Identification of Critical Talent
In an IT services environment, critical talent includes employees who possess in-demand skills, technical expertise, deep institutional knowledge, or manage key client relationships that directly impact revenue and delivery. Organizations can identify such talent by evaluating a combination of factors such as role significance, skill specialization, knowledge dependence, business impact, succession gaps, and retention risks.
For example:
- Performance — what they deliver, measured through KPIs, project outcomes, and client feedback.
- Potential — what they can grow into, measured by learning agility and adaptability.
- Business impact — how they matter now, measured by delivery outcomes, innovation, or contribution to business continuity.
- Likelihood of attrition — why they may leave, measured by engagement levels, market demand, or career trajectory.
These dimensions can be evaluated using structured assessments such as the 9-Box Grid (performance vs. potential), which helps position employees for development versus retention focus, or a Criticality-Risk Matrix, which plots employees based on business criticality versus retention risk. The output of these assessments enables organizations to work with different segments of employees, such as:
- Priority retention (high criticality + high risk)
- Develop and engage (high criticality + low risk)
- Upskill for future readiness (moderate criticality)
- Manage with standard development and growth (low criticality)
By systematically identifying critical talent, companies can anticipate vulnerabilities, reduce dependency risks, and align the workforce with both current operational demands and future strategic goals.
Engagement & Retention of Critical Talent
Once critical talent is identified, the priority shifts to engaging and retaining them, as their loss can directly affect client delivery, operational stability, and innovation. Retention goes beyond compensation — it requires creating a holistic employee experience that addresses career growth, recognition, work-life balance, and purpose.
Personalized development opportunities — such as leadership programs, stretch assignments, or exposure to cutting-edge technologies — help critical talent feel valued and reinforce that the organization is investing in them. At the same time, engagement strategies such as regular stay interviews, meaningful recognition, transparent communication, and opportunities to contribute to strategic projects strengthen loyalty and reduce attrition risk.

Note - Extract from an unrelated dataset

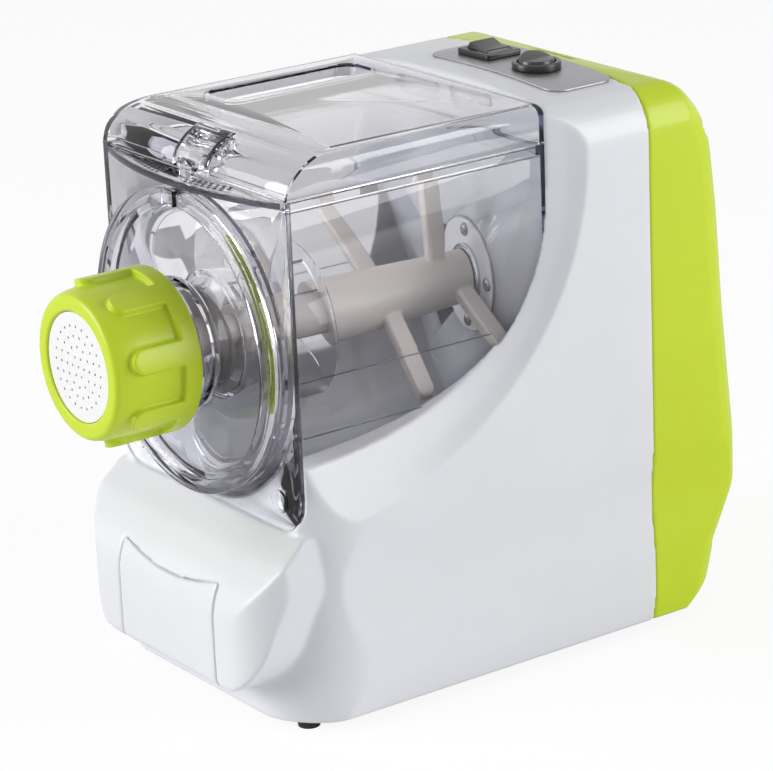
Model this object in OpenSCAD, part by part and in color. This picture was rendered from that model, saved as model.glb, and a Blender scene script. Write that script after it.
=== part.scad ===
// Electric pasta maker: an upright housing with a rear cover, a clear mixing bowl and lid,
// a round front cover with the extruder barrel, a shaping disc and its lock nut.
// +Z up, the nut points to -Y, origin at the middle of the footprint on the standing surface.

/* [Overall layout] */
// Height of the drive axis above the standing surface
axis_z = 186; // [180:1:190]
// Length from the bowl's front face to the column's front face
bowl_l = 155; // [145:1:165]
// Reach of the lock nut in front of the bowl's front face
snout_l = 71; // [66:0.5:74]
// Depth of the column with its rear cover
column_l = 121; // [118:1:126]

/* [Bowl] */
// Outer width of the bowl
bowl_w = 161; // [156:1:163]
// Wall of the bowl and of the lid
clear_wall = 2.5; // [2:0.25:3]
// Height of the bowl's rim
rim_z = 270; // [267:0.5:271]
// Height of the flange round the rim
rim_h = 5.5; // [4:0.5:7]
// Thickness of the bowl's front plate
plate_t = 3; // [2.5:0.25:4]
// Lowest point of the front plate
plate_z = 103; // [101:0.5:104]
// Corner radius of the front plate
plate_r = 17; // [12:0.5:20]
// Reach of the arched finger ledge in front of the bowl
ledge_reach = 14; // [10:0.5:16]
// Clear gap between the bowl and the housing
bowl_gap = 0.6; // [0.4:0.1:0.9]

/* [Lid] */
// Height of the lid from the bowl's rim to its top
lid_h = 20; // [19:0.5:21]
// Length of the curve from the lid's front edge to its flat top
lid_front_l = 26; // [24:0.5:28]
// Radius of the lid's side top edges
lid_side_r = 8; // [5:0.5:10]
// Width of the pouring slot
slot_w = 26; // [20:1:30]
// Length of the pouring slot
slot_l = 90; // [70:1:96]
// Distance of the slot's middle from the lid's middle
slot_x = 48; // [44:0.5:50]
// Width of the latch tab
latch_w = 29; // [24:1:34]
// Depth of the latch tab, back from the lid's front edge
latch_l = 16; // [14:0.5:20]
// Width of each hinge hook
hook_w = 32; // [26:1:36]
// Distance of the hooks from the middle
hook_x = 22; // [20:0.5:26]
// Height of each hinge hook
hook_h = 4; // [3:0.25:4.5]

/* [Front cover and barrel] */
// Radius of the round front cover
cover_r = 76.4; // [74:0.2:77]
// Depth of the round front cover
cover_l = 12; // [10:0.5:14]
// Wall of the front cover
cover_wall = 3; // [2.5:0.25:3.5]
// Outer radius of the extruder barrel
barrel_r = 30; // [29:0.25:31]
// Wall of the extruder barrel
barrel_wall = 2.8; // [2.2:0.1:3]
// Radius of the barrel's bell inside the bowl
bell_r = 38; // [36:0.5:40]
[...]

By focusing on both professional fulfillment and personal well-being, organizations can ensure that critical talent remains motivated, committed, and aligned with long-term business goals.
Critical Talent and Strategic Workforce Management
By identifying, engaging, and retaining critical talent, organizations can prepare successors, mitigate single points of failure, and ensure business continuity during attrition or role transitions. Aligning these efforts with long-term business strategy enables proactive workforce development around emerging technologies, evolving client needs, and future growth opportunities.
Identifying vulnerabilities such as high attrition risk, in-demand skills, or leadership readiness gaps allows organizations to address them before they become business threats. In this way, critical talent management safeguards present delivery capabilities while building a resilient, future-ready workforce aligned with strategic goals.
Role of Technology and Analytics
By leveraging AI and HR analytics, organizations can identify critical skills, forecast emerging capability requirements, and even predict attrition risks among high-value employees. Talent dashboards and heatmaps provide leaders with real-time visibility into workforce composition, highlighting succession gaps, skill shortages, and potential risk areas.
AI-enabled models can analyze engagement surveys, performance data, and market trends to predict attrition risks among critical employees. Early-warning systems can flag disengagement risks, enabling timely interventions for retention. When integrated into strategic workforce planning, technology helps leaders proactively align workforce capabilities with business strategy, strengthen leadership pipelines, and mitigate vulnerabilities before they impact delivery or growth.
Best Practices for Organizations
- Regular talent reviews (e.g., quarterly) help track shifts in workforce criticality, ensuring that employees with emerging skills are recognized in time.
- Shared ownership between HR, business leaders, and delivery managers ensures collaboration in identifying, engaging, and developing critical talent.
- Knowledge transfer programs reduce overdependence on single individuals, ensuring continuity in case of attrition or transitions.
- Commitment to continuous learning and reskilling keeps critical employees relevant in a rapidly changing technology landscape.
Conclusion
Critical talent management is not just an HR priority but a core business strategy that drives client trust, delivery excellence, and leadership continuity. By making it the cornerstone of workforce planning, organizations can reduce risks and remain future-ready.
The clear call to action is to embed critical talent management into every level of strategy, ensuring the right people drive sustainable growth and competitive advantage. The success of any organization rests not just on strategy but on the people who have the talent and commitment to bring that strategy to life.
As Reid Hoffman, Co-founder of LinkedIn, stated:
“No company can grow revenues consistently faster than its ability to get enough of the right people to implement that growth and still become a great company.”